Cinta tidak melenyapkan semua masalah Penganut faham romantik percaya cinta
bisa mengatasi masalah. Seakan-akan cinta itu obat bagi segala penyakit
(panacea). Kemiskinan dan banyak problem lain diyakini bisa diatasi dengan
berbekal cinta belaka. Faktanya, cinta tidaklah seajaib itu. Cinta hanya
bisa membuat sepasang kekasih berani menghadapi masalah. Permasalahan
seberat apapun mungkin didekati dengan jernih agar bisa dicarikan jalan
keluar. Orang yang tengah mabuk kepayang-berarti tidak benar-benar
mencinta-cenderung membutakan mata saat tercegat masalah. Alih-alih
bertindak dengan akal sehat, dia mengenyampingkan problem.
Cinta cenderung konstan
Ya, cinta itu bergerak konstan. Maka kita patut curiga bila grafik perasaan
kita pada kekasih turun naik sangat tajam. Kalau saat jauh kita merasa
kekasih lebih hebat dibanding saat bersama, itu pertanda kita
mengidealisasikannya, bukan melihatnya secara realistis. Lantas saat
kembali bersama, kita memandang kekasih dengan lebih kritis dan hilanglah
segala bayangan hebat itu. Sebaliknya berhati-hatilah bila kita merasa
kekasih hebat saat kita berdekatan dengannya dan tidak lagi merasakan hal
yang sama saat dia jauh. Hal sedemikian menandakan kita terkecoh oleh daya
tarik fisik.
Cinta terhitung sehat bila saat dekat dan jauh dari pasangan, kita
menyukainya dalam kadar sebanding.
Cinta tidak bertumpu pada daya tarik fisik
Dalam hubungan cinta, daya tarik fisik memang penting. Tapi bahaya bila
kita menyukai kekasih hanya sebatas fisik dan membencinya untuk banyak
faktor lainnya. Saat jatuh cinta, kita menikmati dan memberi makna penting
bagi setiap kontak fisik. Kontak fisik, ketahuilah, hanya terasa
menyenangkan bila kita dan pasangan saling menyukai personalitas
masing-masing. Maka bukan cinta namanya, melainkan nafsu, bila kita
menganggap kontak fisik hanya memberi sensasi menyenangkan tanpa makna
apa-apa. Dalam cinta, afeksi terwujud belakangan saat hubungan kian dalam.

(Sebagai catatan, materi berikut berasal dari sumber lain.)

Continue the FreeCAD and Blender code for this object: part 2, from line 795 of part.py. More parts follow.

Sedang nafsu menuntut pemuasan fisik sedari permulaan.
Cinta tidak buta, tapi menerima
Cinta itu buta? Tidak sama sekali. Orang yang mencinta melihat dan
menyadari sisi buruk kekasih. Karena besarnya cinta, dia berusaha menerima
dan mentolerir. Tentu ada keinginan agar sisi buruk itu membaik. Namun
keinginan itu haruslah didasari perhatian dan maksud baik. Tidak boleh ada
kritik kasar, penolakan, kegeraman, atau rasa jijik. Nafsulah yang buta.
Meski pasangan sangat buruk, orang yang menjalin hubungan dengan penuh
nafsu menerima tanpa keinginan memperbaiki. Juga meninggalkan pasangan saat
keinginannya terpuaskan, hanya karena pasangan punya secuil keburukan yang
sangat mungkin diperbaiki.
jadi ingat penggalan lagunya UK’s penyenyi Malaysia…Jika benar cinta itu buta??buta kah hatiku..berkali terluka masih juga kumenunggu
hanya satu pintaku ketulusan hati dan kesetiaanmu…

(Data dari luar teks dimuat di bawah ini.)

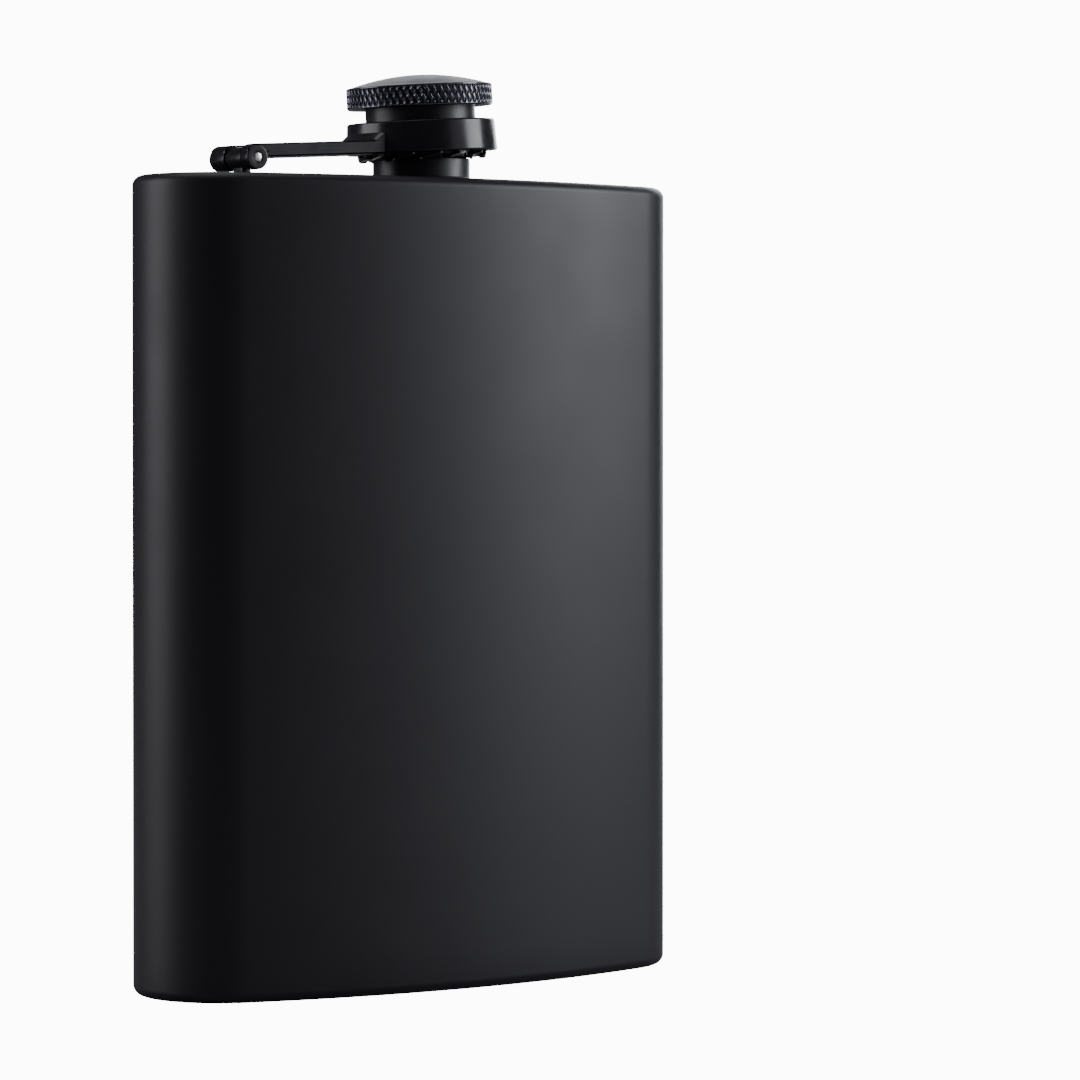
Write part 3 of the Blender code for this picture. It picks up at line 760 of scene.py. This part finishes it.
WHITE = (1, 1, 1, 1)
SURROUND_STRENGTH = 12.0  # of the floor and the surround, where the camera looks at them directly
FILL_COLOUR = (0.86, 0.82, 1, 1)
FILL_STRENGTH = 0.08


def white_to_camera(tree, shader, white, output):
    """Shows the camera a plain white, and everything else the shader."""
    direct = node(tree, "ShaderNodeLightPath").outputs["Is Camera Ray"]
    mixed = node(tree, "ShaderNodeMixShader", [(0, direct), (1, shader.outputs[0]), (2, white.outputs[0])])
    tree.links.new(mixed.outputs[0], tree.nodes[output].inputs["Surface"])


def studio():
    """A pale floor, a white surround, and soft lights at the left end, at the right and its rim, in front,
    high behind and above."""
    bpy.ops.mesh.primitive_plane_add(size=6.0, location=(0, 0, 0))
    floor = bpy.context.object
    floor.name = "floor"
    paper, tree, shader = new_material("white paper sweep", Base_Color=to_linear("98989a"), Roughness=0.9)
    white = node(tree, "ShaderNodeEmission", [("Color", WHITE), ("Strength", SURROUND_STRENGTH)])
    white_to_camera(tree, shader, white, "Material Output")
    floor.data.materials.append(paper)
    world = bpy.data.worlds.new("surround")
    world.use_nodes = True
    tree = world.node_tree
    white = tree.nodes["Background"]
    white.inputs["Color"].default_value = WHITE
    white.inputs["Strength"].default_value = SURROUND_STRENGTH
    fill = node(tree, "ShaderNodeBackground", [("Color", FILL_COLOUR), ("Strength", FILL_STRENGTH)])
    white_to_camera(tree, fill, white, "World Output")
    bpy.context.scene.world = world
    for light in LIGHTS:
        area_light(*light)


def main():
    """Makes the materials, the pieces, the camera and the lights."""
    matte = matte_coat()
    satin = satin_coat("satin black plating on cast steel", 0.22)
    turned = satin_coat("satin black plating on turned steel", 0.36)
    body_skin(matte)
    neck_part(turned)
    bracket_part(satin)
    arm_part(satin)
    pin_part(bare_steel())
    head_part(
        satin_coat("black nickel plating on knurled steel", 0.15, "62626a", 1.0),
        satin_coat("black nickel plating on a pressed dome", 0.34, "6a6a72", 1.0),
    )
    insert_part(turned)
    gasket_part(silicone())
    washer_part(satin)
    camera()
    studio()


main()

penggalan tadi bukan jeritan hati lho….hehe
Lanjut…Cinta memperhatikan kelanjutan hubungan
Orang yang benar-benar mencinta memperhatikan perkembangan hubungan dengan
kekasih. Dia menghindari segala hal yang mungkin merusak hubungan. Sebisa
mungkin dia melakukan tindakan yang bisa memperkuat, mempertahankan, dan
memajukan hubungan. Orang yang sedang tergila-gila mungkin saja berusaha
keras menyenangkan kekasih. Namun usaha itu semata-mata dilakukan agar
kekasih menerimanya, sehingga tercapailah kepuasan yang diincar. Orang yang
mencinta menyenangkan pasangan untuk memperkuat hubungan.

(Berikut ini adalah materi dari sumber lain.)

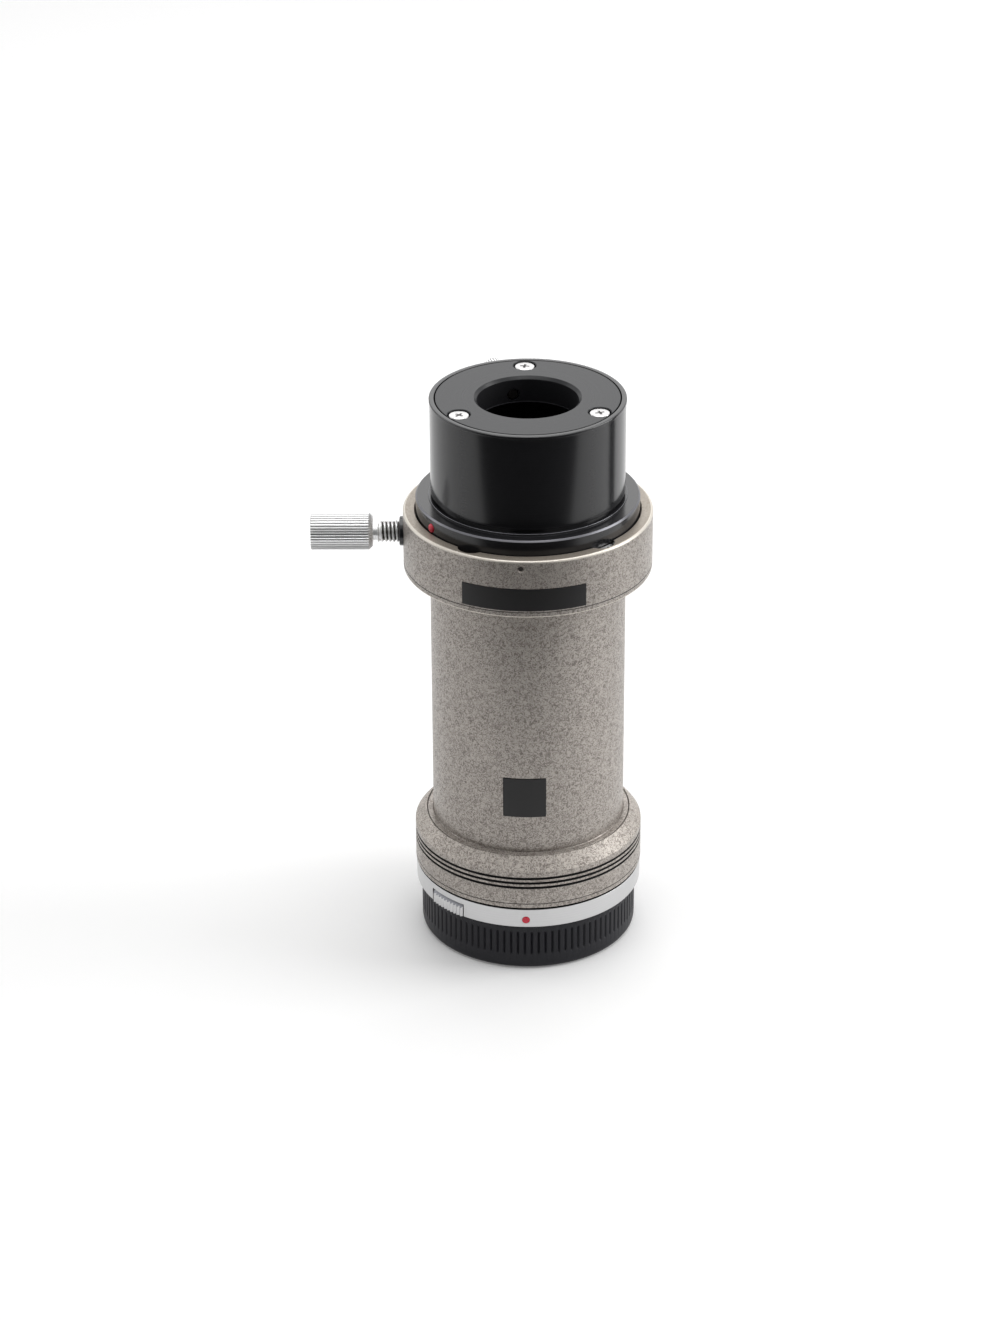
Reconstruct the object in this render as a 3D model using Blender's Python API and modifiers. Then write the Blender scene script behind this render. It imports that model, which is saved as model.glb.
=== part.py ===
"""A microscope camera adapter that stands on its ribbed rear cap, camera end down.

The adapter's axis is the Z axis, and its origin is the centre of the cap's flat underside.
An azimuth is counted in degrees from the front, -Y, towards the right, +X.
"""

import math

import bmesh
import bpy
from mathutils import Matrix, Vector

MM = 0.001

# Facets round a turned piece
RING_SEGMENTS = 36
SMALL_SEGMENTS = 16
SCREW_SEGMENTS = 10

# Gap that neighbouring pieces keep, at a seat and round a fit
SEAT = 0.3 * MM
# How far a cutter runs past the face that it opens
PAST = 1.0 * MM
# How far a piece that is joined to another sinks into it
ROOT = 0.5 * MM
# How far its other faces stay off a face that they would lie in
LAP = 0.1 * MM
# Edges that meet more sharply than this stay sharp in the shading
SHARP_ANGLE = 30.0

# Rear cap
CAP_HEIGHT = 13.4 * MM
CAP_WALL = 1.5 * MM
CAP_FLOOR = 1.8 * MM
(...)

Cinta berani melakukan hal menyakitkan
Selain berusaha menyenangkan kekasih, orang yang sungguh-sungguh mencinta
memiliki perhatian, keprihatinan, pengertian, dan keberanian untuk
melakukan hal yang tidak disukai kekasih demi kebaikan. Seperti seorang ibu
yang berkata “tidak” saat anaknya meminta es krim, padahal sedang flu.